The demonstration showed how security chips can be used to authenticate people and communication components and to initiate a secured channel. The technology is expected to be brought to market in 2015 by Deutsche Telekom and the other partners.
Factory automation will also bring advances in robotics. In this new world, which blends cyberspace with the physical world, humans are going to have to get used to working alongside robots. Infineon Technologies is testing collaborative manufacturing — safely putting robots and human workers on the shop floor at the same time, at plants in Dresden and in Villach, Austria, says Kaufmann.
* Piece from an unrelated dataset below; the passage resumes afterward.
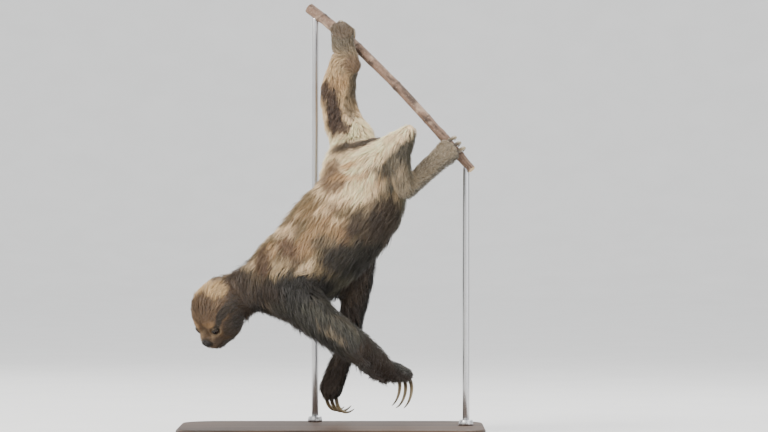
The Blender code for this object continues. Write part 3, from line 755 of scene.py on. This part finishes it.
def fill_out(place):
    """Pushes what the smoothing drew in back out to the muzzle's and the chin's masses."""
    for centre, half_sizes in FACE_FORMS:
        offset = (place - centre) / half_sizes
        far = np.linalg.norm(offset, axis=1)
        reach = 0.5 * (far + 1 + np.sqrt((far - 1) ** 2 + 0.012))
        grow = (reach / np.maximum(far, 0.3) - 1) * smoothstep(1.5, 1.1, far)
        place = place + offset * grow[:, None] * half_sizes
    return place


def shape_eye(place, side):
    """Draws the lids over one eyeball and opens the slit between them."""
    gaze, across, upward = eye_axes(side)
    offset = place - on_side(EYE, side)
    ahead, x, y = offset @ gaze, offset @ across, offset @ upward
    front = ahead > EYE_BACK
    around = np.hypot(x, y)
    over = np.sqrt(np.maximum(0.0, LID_RADIUS**2 - around**2))
    lid = smoothstep(0.0088, 0.0052, around) * front
    opening = lid_opening(place, side)
    place = place + ((over - ahead) * lid)[:, None] * gaze
    rim = bell(opening - 1.22, 0.2) * front
    crease = bell(np.hypot(x / 0.0064, (y - 0.0006) / 0.005) - 1.0, 0.1) * (y > 0)
    place = place + ((0.00045 * rim - 0.0004 * crease) * front)[:, None] * gaze
    slit = smoothstep(1.06, 0.92, opening) * front
    return place - (0.005 * slit)[:, None] * gaze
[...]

The pilot programs are using specialty robots made by Kuka Robotic. And at BMW’s Spartanburg, South Carolina, plant collaborative robots are already working side-by-side with assembly workers — without a safety fence — on door assembly.
Winners Will Be Those Who Understand The Whole Business System
Factories — like robots — will have to be ready to constantly switch what they are doing — if they want to remain competitive.
“One thing I am convinced of is the whole Industry 4.0 transformation takes away a major part of the competitive advantage of China because intelligence and knowhow become more important than sheer cost advantage,” says McKinsey’s Löffler. “This gives North America and Europe the opportunity to reintegrate the value chain and get back in the game. There is a clear opportunity for the Old World to regain market share.”
But success is not guaranteed, says Löffler. His advice to CEOs?
“Be ready for failure. This new world of factory automation will require agility and trial and error, a different management system and a different way of investing. The question is how do you invest smartly and in a balanced way instead of investing in technology solutions and forgetting about changing the management or the connection between manufacturing and the whole supply chain?
“The winners will be those who understand the whole business system and then invest in relevant areas and not over-invest in tech.”